The campaign to preserve marriage between one man and one woman—which just won its thirty-first victory in amending a state constitution, with 61 percent of a high-turnout vote in North Carolina—is a matter of high importance to scores of millions of American voters. They are evangelical Christians, Catholics, Mormons, Jews, Muslims, and people of other religious faiths or of none, all interested in preserving marriage and the truth about marriage. They see in Mitt Romney, whatever he has said in the past, a candidate who has now firmly committed himself on their side of this issue. They can also see clearly now that President Obama has committed himself to the other side.
The Grenell appointment uselessly risked the gains Romney has made with a vital constituency, with no potential upside, even before the president’s clarification revealed the gulf between the candidates. And conservative commentators did no good to Romney’s prospects with persuadable middle-of-the road voters, and to conservatism more generally, by accepting the rhetorical frame that these scores of millions of voters who oppose same-sex marriage can be tarred with the epithet “anti-gay.” When you adopt the language of your political adversaries, you begin to talk yourself into your own defeat.
So why did Obama make such an announcement now?
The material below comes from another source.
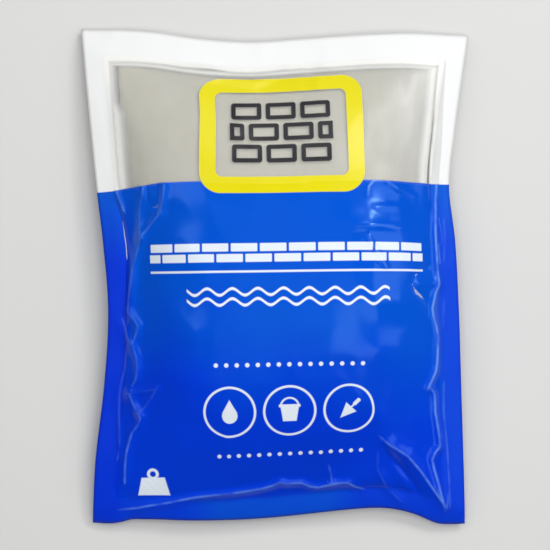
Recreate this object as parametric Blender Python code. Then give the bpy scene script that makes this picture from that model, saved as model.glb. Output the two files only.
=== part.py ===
"""Small pouch of dry cement mortar, lying on its back.

Two printed vinyl panels are heat-sealed together round all four edges and make the outer bag.
Inside it lies a thinner clear liner bag, whose mouth is only folded shut, and in that the cement.
Metres, +Z up. The bag's width runs along X and its length along Y, with the printed top at +Y.
The origin is on the floor, in the middle of the flat patch that the bag rests on.

Every surface is a function of (s, t), the shares of the flat bag's width and length at a point.
"""
import math

import bmesh
import bpy

# The flat outer bag, before it was filled
FLAT_WIDTH = 0.220
FLAT_LENGTH = 0.283
SIDE_SEAL = 0.0115
TOP_SEAL = 0.0155
BOTTOM_SEAL = 0.0125
FILM = 0.0003
GAP = 0.0003

# The filled bag: how high its seams are held, how far the seals droop outside them,
# and how far the filling lifts the front panel and would press down the back one
SIDE_SEAM_HEIGHT = 0.0182
END_SEAM_HEIGHT = 0.0105
CORNER_HEIGHT = 0.0052
SIDE_DROOP = 0.0035
END_DROOP = 0.00175
FRONT_RISE = 0.0255
BACK_DROP = 0.0365

# The filling doesn't reach the seams. Its foot lies at these shares of the way to them from the middle.
LEFT_FOOT = 0.925
RIGHT_FOOT = 0.955
BOTTOM_FOOT = 0.940
TOP_FOOT = 0.960

# How round the bulge is: a higher power gives a flatter middle and a steeper edge.
# The last one is how soon the side seams climb from the corners: lower is sooner.
ACROSS_POWER = 3.4
ALONG_POWER = 2.9
CLIMB_POWER = 0.7

# How far the filling has drawn each edge in from the flat bag's edge, as (share of that edge, metres)
LEFT_PULL = ((0, 0.0073), (0.13, 0.0094), (0.29, 0.0147), (0.43, 0.0168), (0.56, 0.0141),
             (0.68, 0.0100), (0.82, 0.0058), (1, 0.0008))
RIGHT_PULL = ((0, 0.0019), (0.18, 0.0036), (0.31, 0.0049), (0.44, 0.0061), (0.58, 0.0082),
              (0.69, 0.0115), (0.80, 0.0083), (0.91, 0.0041), (1, 0.0002))
TOP_PULL = ((0, 0.0017), (0.16, 0.0031), (0.31, 0.0076), (0.44, 0.0092), (0.57, 0.0074),
            (0.82, 0.0043), (1, 0.0052))
BOTTOM_PULL = ((0, 0.0016), (0.07, 0.0038), (0.30, 0.0034), (0.47, 0.0048), (0.71, 0.0101),
               (0.79, 0.0104), (0.86, 0.0073), (0.94, 0.0017), (1, 0.0014))

# Ripples of the two ends' seams: waves along the end, metres up and down, and how fast they fade
END_WAVES = 1.5
END_WAVE_HEIGHT = 0.0016
END_WAVE_FADE = 3

# Puckers that run in from the side seams, deepest at PUCKER_PLACE of the way from the middle
PUCKERS = 7
PUCKER_DEPTH = 0.0012
PUCKER_SLANT = 0.13
PUCKER_PLACE = 0.8

# Soft hollows and humps of the front, as (across, along, radius, metres up), in shares of the half bag
FRONT_LUMPS = ((0.42, -0.28, 0.38, 0.0016), (-0.30, 0.12, 0.40, -0.0012), (0.62, -0.74, 0.22, -0.0024),
               (-0.55, -0.45, 0.30, 0.0012), (0.10, 0.72, 0.35, -0.0010))

# Between the seals and the filling's foot the panels part by this much each, over this distance
LOOSE = 0.0022
LOOSE_RUN = 0.004

# Where the liner ends, as a share of the way from the middle to the outer bag's seams,
# and how far the cement's flat facets stay off the liner
LINER_REACH = 0.985
CEMENT_GAP = 0.0006

# The grid that every surface shares inside the filling's foot
CELLS_ACROSS = 16
CELLS_ALONG = 20

# A short step, in shares of the flat bag, over which a surface's slope is measured
SLOPE_STEP = 0.004

SMOOTH_UNDER = math.radians(40)
WELD = 0.00001

COLOURS = {
    "printed_blue": (0.004, 0.075, 0.62, 1),
    "clear_film": (0.86, 0.87, 0.86, 1),
    "cement": (0.50, 0.49, 0.43, 1),
}


def eased(points, at):
    """The value at one place of a smooth curve through a few (place, value) points."""
    last = len(points) - 1
    i = max(k for k in range(last) if k == 0 or points[k][0] <= at)
    (x0, y0), (x1, y1) = points[i], points[i + 1]

    def slope(k):
        before, after = points[max(k - 1, 0)], points[min(k + 1, last)]
        return (after[1] - before[1]) / (after[0] - before[0])

    step = x1 - x0
    w = (at - x0) / step
    return ((1 + 2 * w) * (1 - w) ** 2 * y0 + w * (1 - w) ** 2 * step * slope(i)
            + w * w * (3 - 2 * w) * y1 + w * w * (w - 1) * step * slope(i + 1))


def plan(s, t):
    """Where a point of the flat bag lies in the filled one, seen from above."""
    left = -FLAT_WIDTH / 2 + eased(LEFT_PULL, t)
    right = FLAT_WIDTH / 2 - eased(RIGHT_PULL, t)
    bottom = -FLAT_LENGTH / 2 + eased(BOTTOM_PULL, s)
    top = FLAT_LENGTH / 2 - eased(TOP_PULL, s)
    return left + (right - left) * s, bottom + (top - bottom) * t


def inside(s, t):
    """The same point as (across, along), both from -1 to 1 between the seals' inner edges."""
    across = (s * FLAT_WIDTH - FLAT_WIDTH / 2) / (FLAT_WIDTH / 2 - SIDE_SEAL)
    room = FLAT_LENGTH - TOP_SEAL - BOTTOM_SEAL
    along = (t * FLAT_LENGTH - BOTTOM_SEAL - room / 2) / (room / 2)
    return across, along


def seam_height(s, t):
    """Height of the surface in which the two panels are sealed together."""
    climb = math.sin(math.pi * t) ** CLIMB_POWER if 0 < t < 1 else 0
    end = CORNER_HEIGHT + (END_SEAM_HEIGHT - CORNER_HEIGHT) * max(math.sin(math.pi * s), 0)
    height = end + (SIDE_SEAM_HEIGHT - end) * climb
    height += END_WAVE_HEIGHT * math.sin(2 * math.pi * END_WAVES * s) * abs(2 * t - 1) ** END_WAVE_FADE
    across, along = inside(s, t)
    past_side = max(abs(across) - 1, 0) * (FLAT_WIDTH / 2 - SIDE_SEAL) / SIDE_SEAL
    past_end = min(max(abs(along) - 1, 0) * FLAT_LENGTH / 2 / TOP_SEAL, 1)
    return height - max(SIDE_DROOP * past_side * climb, END_DROOP * past_end)


def bulge(s, t):
    """How full the bag is at a point: about 1 in the middle and 0 at the filling's foot."""
    across, along = inside(s, t)
    out = abs(across) / (RIGHT_FOOT if across > 0 else LEFT_FOOT)
    up = abs(along) / (TOP_FOOT if along > 0 else BOTTOM_FOOT)
    if out >= 1 or up >= 1:
        return 0
    full = (1 - out ** ACROSS_POWER) * (1 - up ** ALONG_POWER)
    strength = (out / PUCKER_PLACE) ** 4 * (1 - out) / (1 - PUCKER_PLACE) * (1 - up ** 2)
    wave = math.cos(math.pi * PUCKERS * (along + PUCKER_SLANT * across))
    return max(full + PUCKER_DEPTH / FRONT_RISE * strength * wave, 0)


def parting(s, t):
    """How far each panel stands off the seam's surface at a point, before any cement lifts it."""
    across, along = inside(s, t)
    from_seal = min((1 - abs(across)) * FLAT_WIDTH / 2, (1 - abs(along)) * FLAT_LENGTH / 2)
    share = min(max(from_seal / LOOSE_RUN, 0), 1)
    return GAP / 2 + LOOSE * share * share * (3 - 2 * share)


def front_height(s, t):
    """Inner face of the front panel."""
    across, along = inside(s, t)
    full = bulge(s, t)
    lumps = sum(up * math.exp(-((across - a) ** 2 + (along - b) ** 2) / radius ** 2)
                for a, b, radius, up in FRONT_LUMPS)
    return seam_height(s, t) + parting(s, t) + FRONT_RISE * full + lumps * min(full * 2, 1)


def back_height(s, t):
    """Inner face of the back panel, which lies flat on the floor under the middle of the bag."""
    return max(seam_height(s, t) - parting(s, t) - BACK_DROP * bulge(s, t), FILM)


def steepness(height, s, t):
    """How much longer a step along the surface is than its shadow on the floor."""
    x0, y0 = plan(s - SLOPE_STEP, t - SLOPE_STEP)
    x1, y1 = plan(s + SLOPE_STEP, t + SLOPE_STEP)
    rise_across = (height(s + SLOPE_STEP, t) - height(s - SLOPE_STEP, t)) / (x1 - x0)
    rise_along = (height(s, t + SLOPE_STEP) - height(s, t - SLOPE_STEP)) / (y1 - y0)
    return math.sqrt(1 + rise_across ** 2 + rise_along ** 2)


def set_in(height, depth, sign):
    """A surface that lies that deep under another (sign 1) or over it (-1), measured square to it."""
    return lambda s, t: height(s, t) - sign * depth * steepness(height, s, t)


def stations(cells, seals, feet, length, extent):
    """Shares of the flat bag's side at which a surface of that extent has a grid line.

    The extent is "cement", up to the filling's feet, "liner", or "panel", which takes in the seals.
    """
    low, high = seals[0] / length, 1 - seals[1] / length
    centre, half = (high + low) / 2, (high - low) / 2
    lines = []
    for k in range(cells + 1):
        even = 2 * k / cells - 1
        crowded = -math.cos(math.pi * k / cells)
        line = (even + crowded) / 2
        lines.append(line * (feet[1] if line > 0 else feet[0]))
    if extent != "cement":
        between = [(foot + LINER_REACH) / 2 for foot in feet]
        lines = [-LINER_REACH, -between[0], *lines, between[1], LINER_REACH]
    marks = [centre + half * line for line in lines]
    return [0, low, *marks, high, 1] if extent == "panel" else marks


def sheet(bm, height, facing_up, extent, rim_height=None):
    """A grid of triangles on one of the bag's surfaces. Returns its rows of vertices, bottom row first.

    With a rim_height the rim lies on that surface instead, apart from the open top.
    """
    across = stations(CELLS_ACROSS, (SIDE_SEAL, SIDE_SEAL), (LEFT_FOOT, RIGHT_FOOT), FLAT_WIDTH, extent)
    along = stations(CELLS_ALONG, (BOTTOM_SEAL, TOP_SEAL), (BOTTOM_FOOT, TOP_FOOT), FLAT_LENGTH, extent)
    last_column, last_row = len(across) - 1, len(along) - 1
    rows = []
    for j, t in enumerate(along):
        row = []
        for i, s in enumerate(across):
            at_rim = i in (0, last_column) or j == 0
            z = rim_height(s, t) if rim_height and at_rim else height(s, t)
            row.append(bm.verts.new((*plan(s, t), z)))
        rows.append(row)
    for j in range(last_row):
        for i in range(last_column):
            a, b, c, d = rows[j][i], rows[j][i + 1], rows[j + 1][i + 1], rows[j + 1][i]
            # Each cell is split along the line that points to the middle of the bag
            if (across[i] + across[i + 1] < 1) == (along[j] + along[j + 1] < 1):
                halves = (a, b, c), (a, c, d)
            else:
                halves = (a, b, d), (b, c, d)
            for corners in halves:
                bm.faces.new(corners if facing_up else corners[::-1])
    return rows


def rim_of(rows):
    """The vertices round the edge of a sheet, in order."""
    left = [row[0] for row in rows]
    right = [row[-1] for row in rows]
    return rows[0] + right[1:] + rows[-1][-2::-1] + left[-2:0:-1]


def finished(name, bm, colour, roughness):
    """A named object with the mesh and its own material."""
    bm.normal_update()
    mesh = bpy.data.meshes.new(name)
    bm.to_mesh(mesh)
    bm.free()
    piece = bpy.data.objects.new(name, mesh)
    bpy.context.scene.collection.objects.link(piece)
    material = bpy.data.materials.new(name)
    material.use_nodes = True
    shader = material.node_tree.nodes["Principled BSDF"]
    shader.inputs["Base Color"].default_value = COLOURS[colour]
    shader.inputs["Roughness"].default_value = roughness
    shader.inputs["Metallic"].default_value = 0
    mesh.materials.append(material)
    mesh.shade_smooth()
    mesh.set_sharp_from_angle(angle=SMOOTH_UNDER)
    return piece


def thickened(piece, side):
    """Gives a sheet the film's thickness, outwards (side 1) or inwards (-1)."""
    solidify = piece.modifiers.new("film", "SOLIDIFY")
    solidify.thickness = FILM
    solidify.offset = side
    solidify.use_even_offset = True


def outer_panel(name, height, facing_up):
    """One printed panel of the outer bag, with its sealed margins."""
    bm = bmesh.new()
    sheet(bm, height, facing_up, "panel")
    thickened(finished(name, bm, "printed_blue", 0.25), 1)


def liner_bag():
    """The clear inner bag: a pocket of one film, closed at its sides and foot and open at its mouth."""
    bm = bmesh.new()
    sheet(bm, set_in(front_height, GAP, 1), True, "liner", seam_height)
    sheet(bm, set_in(back_height, GAP, -1), False, "liner", seam_height)
    bmesh.ops.remove_doubles(bm, verts=bm.verts, dist=WELD)
    thickened(finished("inner_bag", bm, "clear_film", 0.2), -1)


def cement_body():
    """The mortar powder, one solid body that fills the liner."""
    bm = bmesh.new()
    depth = GAP + FILM + CEMENT_GAP
    top = rim_of(sheet(bm, set_in(front_height, depth, 1), True, "cement"))
    bottom = rim_of(sheet(bm, set_in(back_height, depth, -1), False, "cement"))
    for i, corner in enumerate(top):
        after = (i + 1) % len(top)
        bm.faces.new((corner, bottom[i], bottom[after]))
        bm.faces.new((corner, bottom[after], top[after]))
    finished("cement_fill", bm, "cement", 0.95)


def main():
    for piece in list(bpy.data.objects):
        bpy.data.objects.remove(piece)
    outer_panel("outer_bag_front", front_height, True)
    outer_panel("outer_bag_back", back_height, False)
    liner_bag()
    cement_body()


if __name__ == "__main__":
    main()
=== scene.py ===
"""Looks of a small pouch of dry cement mortar, lying on its back.

Two printed films are sealed together round their edges over a clear liner and the cement.
Both are draped over the cement by a cloth simulation, and the front one then gets its folds and crumples.
The file is laid out as an add-on: one operator makes each piece, and the sizes and colours that a user
would change are in property groups. The other sizes are named at the top.
"""

import math

import bmesh
import bpy
import numpy as np
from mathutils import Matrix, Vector, noise
from mathutils.bvhtree import BVHTree


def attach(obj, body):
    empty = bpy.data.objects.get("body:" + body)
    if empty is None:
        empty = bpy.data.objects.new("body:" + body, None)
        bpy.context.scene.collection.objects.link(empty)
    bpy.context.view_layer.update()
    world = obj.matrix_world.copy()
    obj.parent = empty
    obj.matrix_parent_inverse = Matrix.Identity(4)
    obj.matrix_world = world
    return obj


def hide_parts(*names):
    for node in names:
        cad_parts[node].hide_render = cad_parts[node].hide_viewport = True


bl_info = {
    "name": "Cement pouch",
    "version": (1, 0, 0),
    "blender": (4, 5, 0),
    "location": "View3D > Sidebar > Cement pouch",
    "description": "Makes a filled, heat-sealed pouch of dry mortar with its printed film, liner and powder",
    "category": "Object",
}

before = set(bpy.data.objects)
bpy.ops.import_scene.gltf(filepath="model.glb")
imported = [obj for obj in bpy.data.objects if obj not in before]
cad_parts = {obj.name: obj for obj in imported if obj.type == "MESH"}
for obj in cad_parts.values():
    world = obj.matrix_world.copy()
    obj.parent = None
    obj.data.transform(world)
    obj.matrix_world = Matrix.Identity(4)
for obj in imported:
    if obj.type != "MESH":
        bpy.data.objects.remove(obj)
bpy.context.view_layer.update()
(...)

The Grenell affair assured him, I think, that a theme of “anti-gay bigotry” can be usefully deployed against social conservatives generally, and against Romney in particular. The May 6 remarks of Vice President Biden on NBC’s “Meet the Press” turned out to be a trial balloon. They prompted renewed calls from supporters—including those in the press corps—that the president come clean, and level with the American people. Wealthy supporters of same-sex marriage talked openly of withholding large donations they would be ready to make if the president obliged them. And finally, the president must be feeling that he needs this issue—that he needs not to be talking from now until November about his dismal record on the economy, the federal debt, and the takeover of the nation’s health care system. It seems he thinks this will be a close election, and he needs the left fired up.
In his ABC interview, Obama said, “I’ve just concluded that for me personally it is important for me to go ahead and affirm that I think same-sex couples should be able to get married.” He went on to stress (in ABC’s words) that this was only his “personal position, and that he still supports the concept of states deciding the issue on their own.” Of course, on issues of great public moment, a president does not have merely “personal” views. This is now, more clearly than ever, a huge campaign issue for 2012. The president will now wage an all-out campaign of calling Mitt Romney an “anti-gay” bigot for opposing what he himself would not embrace until five minutes ago. But given the track record of victories for the defense of marriage in thirty-one states, and the still-tentative declaration of the president, it is clear that he knows he is running a risky strategy. What he knows, we should know too. And we should know that if we keep our heads, and don’t buy into the “anti-gay” framing of the liberal establishment, we are strong enough to win the fight for the truth about marriage.